Revel Ups The Stoke: Revel Rail 29 First Impressions

First impressions of the new Revel Rail 29 enduro bike, tested in Sedona.
Photo Cred: @natalierstarr

Revel Rail 29

Revel ups the stoke with the new Rail 29. What can I say? The moment I threw a leg over the slightly sparkly “Shred Velvet Cake” Rail 29 I became a fan. Look at it. Look at it right now. No ifs, ands, or buts about it; it’s a visual masterpiece.

If you’ve been following Revel, you’ll recognize the name Rail. The “OG Rail” as I will henceforth refer to it, was released in 2019 as a long-travel 27.5er and quickly became a crowd favorite. The crowd, however, wanted more. It seems that much like the prevailing Texan idiom says, bigger may be better, especially when it comes to long-travel suspension and wheel size. The Revel Rail 29 is the solution. Revel has been working tirelessly, three years to be exact, to create the correct geometry, “bigger bearings, beefier hardware, and an absurdly well-tuned CBF suspension platform” plus 1.5 inches of added wheel circumference (you’re welcome Texas) to re-invent the Rail. As an added bonus, they’ve accounted for extra seat post insertion to accommodate longer droppers in all sizes, and added coil shock options along with a universal derailleur hanger.

Photo Cred: @natalierstarr

Reveling in the ride

The Rail 29 seems to hit that sweet suspension spot that many bike manufacturers adore; 155mm rear travel and 160mm up front. It’s not HUGE, huge, but it’s also not small. However, if you find yourself having travel envy, the front suspension can accommodate 170mm. Other measurements to mention include: 65° head tube angle and 436mm chainstays, standard throughout all sizes, and a reach ranging from 437mm on the size small to 494mm on the XL. Those aren’t quite downhill specs and that’s perfectly fine with me.

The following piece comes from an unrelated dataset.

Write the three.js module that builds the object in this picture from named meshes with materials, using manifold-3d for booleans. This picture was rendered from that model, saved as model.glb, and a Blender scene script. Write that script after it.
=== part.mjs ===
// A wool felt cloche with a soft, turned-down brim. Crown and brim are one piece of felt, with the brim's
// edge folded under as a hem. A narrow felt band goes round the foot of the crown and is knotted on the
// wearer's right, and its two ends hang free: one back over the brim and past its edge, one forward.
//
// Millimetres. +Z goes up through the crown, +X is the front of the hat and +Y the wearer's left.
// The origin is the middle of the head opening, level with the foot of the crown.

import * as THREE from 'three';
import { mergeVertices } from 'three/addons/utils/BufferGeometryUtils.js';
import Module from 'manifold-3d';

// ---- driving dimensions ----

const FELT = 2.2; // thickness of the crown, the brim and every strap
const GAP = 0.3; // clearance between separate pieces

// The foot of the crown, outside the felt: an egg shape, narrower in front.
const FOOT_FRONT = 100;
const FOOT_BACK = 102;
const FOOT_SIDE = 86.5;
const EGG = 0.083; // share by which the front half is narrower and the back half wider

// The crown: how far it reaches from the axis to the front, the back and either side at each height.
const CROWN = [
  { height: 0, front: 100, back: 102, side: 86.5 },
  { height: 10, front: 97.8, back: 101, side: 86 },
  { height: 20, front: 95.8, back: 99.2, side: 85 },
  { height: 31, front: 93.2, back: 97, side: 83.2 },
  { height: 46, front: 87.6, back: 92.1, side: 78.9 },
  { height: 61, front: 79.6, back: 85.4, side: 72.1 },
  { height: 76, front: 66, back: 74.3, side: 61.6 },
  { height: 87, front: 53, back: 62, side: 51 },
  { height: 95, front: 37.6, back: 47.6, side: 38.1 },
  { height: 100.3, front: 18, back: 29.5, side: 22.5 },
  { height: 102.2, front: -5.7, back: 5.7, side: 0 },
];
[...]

I had the opportunity to ride this beauty the day prior to the Arizona sleet fest, also known as the Sedona Mountain Bike Festival. Fortunately for me, the day prior to the start of the festival was 70°, sunny, and lovely, which made for far fewer layers and a rather pleasant test ride on the Revel Rail 29. Unfortunately, I’m not going to touch on specific components because the test bike I rode was comprised of what was available and reasonable for comparison, not what is spec’d on the Rail 29 builds that are currently available. I hope to take this bike out for a long term review in the future.

Photo Cred: @natalierstarr

Revel Rail 29 Enduro Bike

The Rail 29 is an Enduro bike by definition, though it does have less travel than its Rail 27.5 counterpart. It descends like a stable, traction heavy monster truck, yet it climbs like a wayward butterfly, almost floating up the trail with each pedal stroke.  The traction I experienced both uphill and downhill on this bike was incredible. Perhaps this was due to the moderate wheelbase and head tube angle, allowing precise line choices while still carrying speed and not sliding off trail. Whatever the case, this combination is desirable for me personally. However, if you prefer to ride full turbo mode downhill and require more stability at high speed for your local trails, this is something to consider.

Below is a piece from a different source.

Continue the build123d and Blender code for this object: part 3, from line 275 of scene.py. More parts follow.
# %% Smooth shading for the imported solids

The suspension stayed active throughout descents, even during hard braking and in tight technical switchbacks, of which there are quite a few of in Sedona. The Fox 38 fork was an added bonus to my enjoyment, and the O-ring suggested that I did, indeed, use most of the travel, and despite dropping it like it was hot, there were no noticeable bottom out or “oh shit” moments, as I’ve come to call them.

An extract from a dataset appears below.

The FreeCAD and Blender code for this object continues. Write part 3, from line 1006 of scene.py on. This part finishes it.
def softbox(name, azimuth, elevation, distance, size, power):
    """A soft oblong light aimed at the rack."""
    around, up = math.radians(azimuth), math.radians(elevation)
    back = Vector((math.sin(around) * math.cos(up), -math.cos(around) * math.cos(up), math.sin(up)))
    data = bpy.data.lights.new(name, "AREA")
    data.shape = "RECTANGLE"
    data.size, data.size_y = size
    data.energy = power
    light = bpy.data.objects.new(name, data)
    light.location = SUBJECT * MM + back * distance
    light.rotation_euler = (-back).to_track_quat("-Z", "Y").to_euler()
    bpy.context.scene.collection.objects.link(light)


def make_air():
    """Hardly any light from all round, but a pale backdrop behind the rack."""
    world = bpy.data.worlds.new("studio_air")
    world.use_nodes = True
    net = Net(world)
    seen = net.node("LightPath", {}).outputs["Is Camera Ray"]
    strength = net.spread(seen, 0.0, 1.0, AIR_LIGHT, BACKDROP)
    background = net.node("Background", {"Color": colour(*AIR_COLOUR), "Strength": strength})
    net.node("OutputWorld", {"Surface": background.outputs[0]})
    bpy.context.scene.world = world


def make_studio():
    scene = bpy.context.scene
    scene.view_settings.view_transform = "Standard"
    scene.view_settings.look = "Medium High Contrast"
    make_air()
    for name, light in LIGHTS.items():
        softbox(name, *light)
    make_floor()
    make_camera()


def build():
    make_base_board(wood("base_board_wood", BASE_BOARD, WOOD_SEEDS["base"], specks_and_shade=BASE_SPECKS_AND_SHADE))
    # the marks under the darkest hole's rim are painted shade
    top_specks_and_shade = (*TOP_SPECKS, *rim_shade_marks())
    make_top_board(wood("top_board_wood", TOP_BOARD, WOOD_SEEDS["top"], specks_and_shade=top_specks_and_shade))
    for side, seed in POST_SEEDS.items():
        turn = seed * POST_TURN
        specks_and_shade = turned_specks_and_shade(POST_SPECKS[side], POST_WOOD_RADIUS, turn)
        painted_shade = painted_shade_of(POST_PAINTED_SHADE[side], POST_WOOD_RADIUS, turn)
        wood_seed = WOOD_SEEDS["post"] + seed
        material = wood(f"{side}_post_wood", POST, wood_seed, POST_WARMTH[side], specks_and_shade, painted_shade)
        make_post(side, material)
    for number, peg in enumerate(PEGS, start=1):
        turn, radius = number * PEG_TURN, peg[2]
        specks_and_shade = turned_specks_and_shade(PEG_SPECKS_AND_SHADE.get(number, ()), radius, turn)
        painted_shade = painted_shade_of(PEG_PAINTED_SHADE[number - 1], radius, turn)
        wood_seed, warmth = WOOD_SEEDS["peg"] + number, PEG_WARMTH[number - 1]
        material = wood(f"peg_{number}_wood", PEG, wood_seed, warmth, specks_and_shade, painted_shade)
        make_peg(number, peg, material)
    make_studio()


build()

Photo Cred: @natalierstarr

Revel Rail 29 Suspension

The shining star of the Revel Rail 29 is the CBF suspension platform. I’ve said it before and I’ll say it again: the CBF linkage from Canfield is, excuse my French, the shit. This linkage system wants you, begs you, DARES you to climb up and over chunky, technical obstacles. It really is a magnificent climbing platform. No matter how hard or square I hit obstacles, or how bad my timing was, my body kept moving forward. The bike feels nimble and planted, almost floating up the trail. There seems to be less pedal bob when climbing, which is a nice surprise. For comparison’s sake, I have a bike with the exact same travel and a DW-Link and I typically experience more bobbing than I experienced on the Rail 29.

Even though I only had one day with this bike, I considered making a deposit on the spot. It’s the perfect combination of playful, stable, and traction compliant. The CBF is a major selling point and has become my favorite linkage system for the type of technical riding I do. One downside to such an amazing pedal vehicle is the price. Complete builds at range from $5,999 – $10,999. It’s an investment for sure. However, if you only own one bike, this could be the one you’re looking for. Can you really put a price on happiness?